As the 2009 hunting season winds down, the Department of Natural Resources reports that the Nov. 15-30 firearm season was the safest on record in Michigan with no fatalities. Only one hunting fatality—during the spring turkey season—was reported the entire 2009 hunting season, DNR Law Enforcement Division records show.

“Michigan has seen a continued drop in hunter casualty incidents since implementation of mandatory hunter education and mandatory hunter orange laws,” said Sgt. Jon Wood, program supervisor for the DNR’s Hunter Education Program.

The 2009 hunting season recorded 12 hunting-related accidents, and just one fatality. In 2005, the DNR recorded 19 accidents with three fatalities; and in 2000, there were seven fatalities and 32 accidents. In 1950, the department recorded 25 fatalities and 190 accidents.

Hunter safety training became mandatory for first-time hunters ages 12-16 in 1971; while wearing hunter orange became law in 1977. In 1970, there were 18 fatalities and 212 accidents. Ten years later, the number of fatalities dropped to nine, while the number of accidents decreased to 107.

“Most of the credit goes to the nearly 3,000 Michigan volunteer Hunter Education instructors across the state,” Wood said. “Without their dedication and professionalism, the sport of hunting would not be as safe as it is now.”

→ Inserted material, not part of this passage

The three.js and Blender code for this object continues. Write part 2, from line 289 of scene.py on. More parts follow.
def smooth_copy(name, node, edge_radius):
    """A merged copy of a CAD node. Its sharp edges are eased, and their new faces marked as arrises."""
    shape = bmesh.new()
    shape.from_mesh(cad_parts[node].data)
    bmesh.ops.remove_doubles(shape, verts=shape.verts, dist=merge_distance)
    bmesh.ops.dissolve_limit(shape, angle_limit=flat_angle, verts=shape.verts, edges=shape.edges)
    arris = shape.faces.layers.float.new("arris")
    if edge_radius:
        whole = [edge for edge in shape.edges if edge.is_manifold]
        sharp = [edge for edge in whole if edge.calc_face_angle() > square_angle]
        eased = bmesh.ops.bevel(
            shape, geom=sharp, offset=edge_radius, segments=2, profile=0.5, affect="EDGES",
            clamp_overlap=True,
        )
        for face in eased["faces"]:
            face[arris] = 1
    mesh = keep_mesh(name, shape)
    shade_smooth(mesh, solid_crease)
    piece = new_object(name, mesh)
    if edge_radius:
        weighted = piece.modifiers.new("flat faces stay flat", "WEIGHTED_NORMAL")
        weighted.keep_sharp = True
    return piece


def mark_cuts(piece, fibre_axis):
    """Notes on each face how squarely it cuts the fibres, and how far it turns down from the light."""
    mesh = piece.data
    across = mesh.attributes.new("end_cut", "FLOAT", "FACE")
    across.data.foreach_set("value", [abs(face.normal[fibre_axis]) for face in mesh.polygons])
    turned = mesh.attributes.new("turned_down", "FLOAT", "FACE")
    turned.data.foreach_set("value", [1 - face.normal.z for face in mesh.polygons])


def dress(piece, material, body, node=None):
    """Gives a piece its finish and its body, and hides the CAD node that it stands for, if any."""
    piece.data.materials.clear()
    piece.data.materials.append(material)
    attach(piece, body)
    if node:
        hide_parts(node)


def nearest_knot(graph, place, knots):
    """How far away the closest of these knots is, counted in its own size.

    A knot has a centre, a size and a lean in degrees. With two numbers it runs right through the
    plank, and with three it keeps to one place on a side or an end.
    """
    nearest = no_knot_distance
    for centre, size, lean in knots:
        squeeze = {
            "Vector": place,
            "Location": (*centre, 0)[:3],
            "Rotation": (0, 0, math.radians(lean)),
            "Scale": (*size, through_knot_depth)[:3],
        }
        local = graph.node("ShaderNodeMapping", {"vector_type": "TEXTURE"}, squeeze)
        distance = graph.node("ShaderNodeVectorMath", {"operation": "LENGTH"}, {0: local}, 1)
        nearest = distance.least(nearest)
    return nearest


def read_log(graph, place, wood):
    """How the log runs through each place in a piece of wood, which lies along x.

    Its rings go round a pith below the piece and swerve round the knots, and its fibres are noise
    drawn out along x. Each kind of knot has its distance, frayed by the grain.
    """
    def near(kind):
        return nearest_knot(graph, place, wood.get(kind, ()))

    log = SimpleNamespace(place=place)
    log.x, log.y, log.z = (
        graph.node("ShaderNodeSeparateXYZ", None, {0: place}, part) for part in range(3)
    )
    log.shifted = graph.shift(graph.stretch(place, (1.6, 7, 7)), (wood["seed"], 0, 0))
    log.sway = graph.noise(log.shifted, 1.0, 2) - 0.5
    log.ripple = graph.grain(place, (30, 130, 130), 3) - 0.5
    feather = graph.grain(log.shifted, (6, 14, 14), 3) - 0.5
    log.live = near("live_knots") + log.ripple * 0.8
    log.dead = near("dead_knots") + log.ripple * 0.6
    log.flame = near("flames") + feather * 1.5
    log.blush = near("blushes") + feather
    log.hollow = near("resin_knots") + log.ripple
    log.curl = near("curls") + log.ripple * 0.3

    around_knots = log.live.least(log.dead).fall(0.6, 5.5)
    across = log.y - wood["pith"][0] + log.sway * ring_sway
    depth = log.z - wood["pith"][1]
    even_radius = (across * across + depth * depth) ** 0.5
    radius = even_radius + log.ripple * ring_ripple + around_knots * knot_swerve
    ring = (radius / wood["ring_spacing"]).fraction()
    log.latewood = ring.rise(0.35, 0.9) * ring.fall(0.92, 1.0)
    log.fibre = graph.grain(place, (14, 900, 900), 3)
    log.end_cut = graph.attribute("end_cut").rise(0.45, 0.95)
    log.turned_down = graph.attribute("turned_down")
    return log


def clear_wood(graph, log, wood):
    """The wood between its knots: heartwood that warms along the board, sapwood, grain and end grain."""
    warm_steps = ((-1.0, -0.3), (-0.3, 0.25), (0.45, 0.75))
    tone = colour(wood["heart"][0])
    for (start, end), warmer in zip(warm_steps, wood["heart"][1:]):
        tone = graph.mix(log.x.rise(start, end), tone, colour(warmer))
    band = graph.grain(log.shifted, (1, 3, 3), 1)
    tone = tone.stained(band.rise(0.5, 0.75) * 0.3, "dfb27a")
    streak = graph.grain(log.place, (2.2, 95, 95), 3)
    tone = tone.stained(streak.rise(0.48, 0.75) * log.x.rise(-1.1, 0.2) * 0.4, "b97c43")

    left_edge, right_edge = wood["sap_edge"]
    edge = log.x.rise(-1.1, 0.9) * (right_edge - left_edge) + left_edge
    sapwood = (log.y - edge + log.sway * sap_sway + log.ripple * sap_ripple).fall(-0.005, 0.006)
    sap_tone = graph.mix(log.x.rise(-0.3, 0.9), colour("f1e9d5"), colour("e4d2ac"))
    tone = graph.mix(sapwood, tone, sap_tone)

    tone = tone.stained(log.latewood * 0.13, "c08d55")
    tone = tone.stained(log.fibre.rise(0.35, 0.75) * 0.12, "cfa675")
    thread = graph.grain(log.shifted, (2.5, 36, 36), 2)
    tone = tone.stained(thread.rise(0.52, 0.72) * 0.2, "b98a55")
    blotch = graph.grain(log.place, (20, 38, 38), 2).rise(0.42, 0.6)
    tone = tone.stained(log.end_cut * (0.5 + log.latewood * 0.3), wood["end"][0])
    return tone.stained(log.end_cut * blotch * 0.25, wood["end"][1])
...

Another significant reason for the continued drop in fatalities and accidents is the active role Michigan conservation officers take in educating hunters in the classroom and in the field, said DNR Law Enforcement Chief Gary Hagler.

“Conservation officers continue to make enforcement of safety violations a top priority,” Hagler said.

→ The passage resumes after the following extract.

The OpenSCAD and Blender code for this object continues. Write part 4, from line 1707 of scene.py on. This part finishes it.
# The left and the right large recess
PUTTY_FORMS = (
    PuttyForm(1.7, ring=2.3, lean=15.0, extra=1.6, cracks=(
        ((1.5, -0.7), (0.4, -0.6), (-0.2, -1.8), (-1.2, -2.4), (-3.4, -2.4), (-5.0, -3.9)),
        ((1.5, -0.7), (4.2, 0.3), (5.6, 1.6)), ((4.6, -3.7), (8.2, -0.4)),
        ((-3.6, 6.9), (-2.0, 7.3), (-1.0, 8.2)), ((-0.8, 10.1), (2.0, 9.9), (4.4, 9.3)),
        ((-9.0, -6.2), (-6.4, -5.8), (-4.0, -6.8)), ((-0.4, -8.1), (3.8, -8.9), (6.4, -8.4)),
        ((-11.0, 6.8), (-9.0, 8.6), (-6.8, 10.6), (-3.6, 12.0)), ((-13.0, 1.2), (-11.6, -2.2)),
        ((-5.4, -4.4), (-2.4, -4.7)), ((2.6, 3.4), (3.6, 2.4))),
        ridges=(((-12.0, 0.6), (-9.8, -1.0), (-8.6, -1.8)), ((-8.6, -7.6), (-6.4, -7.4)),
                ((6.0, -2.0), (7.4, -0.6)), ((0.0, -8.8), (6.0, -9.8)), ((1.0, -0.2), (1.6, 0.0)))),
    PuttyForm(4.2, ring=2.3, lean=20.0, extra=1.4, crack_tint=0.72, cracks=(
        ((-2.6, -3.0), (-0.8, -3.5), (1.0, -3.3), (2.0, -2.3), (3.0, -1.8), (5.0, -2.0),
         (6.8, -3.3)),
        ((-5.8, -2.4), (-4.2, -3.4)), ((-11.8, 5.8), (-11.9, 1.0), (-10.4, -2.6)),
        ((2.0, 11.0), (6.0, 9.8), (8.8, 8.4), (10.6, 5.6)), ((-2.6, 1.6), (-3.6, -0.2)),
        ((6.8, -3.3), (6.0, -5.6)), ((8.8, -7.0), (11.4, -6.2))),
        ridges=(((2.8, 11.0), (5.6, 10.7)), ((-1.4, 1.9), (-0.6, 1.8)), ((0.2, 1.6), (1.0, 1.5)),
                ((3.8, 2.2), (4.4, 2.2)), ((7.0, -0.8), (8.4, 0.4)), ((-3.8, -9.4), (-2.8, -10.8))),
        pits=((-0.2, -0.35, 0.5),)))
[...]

Hagler and Wood remind hunters to always think about safety while in the field. There are 10 basic rules of firearm safety all hunters should remember:

* Keep your gun’s muzzle pointed in a safe direction.
* Treat every firearm as if it was loaded.
* Be sure of your target and what is in front of it and beyond it.
* Keep your finger outside the trigger guard until ready to shoot.
* Check your barrel and ammunition.
* Unload firearms when not in use.
* Point your firearm only at something you intend to shoot.
* Do not run, jump or climb with a loaded firearm.
* Store firearms and ammunition separately and safely.
* Avoid alcohol and drugs before and during shooting.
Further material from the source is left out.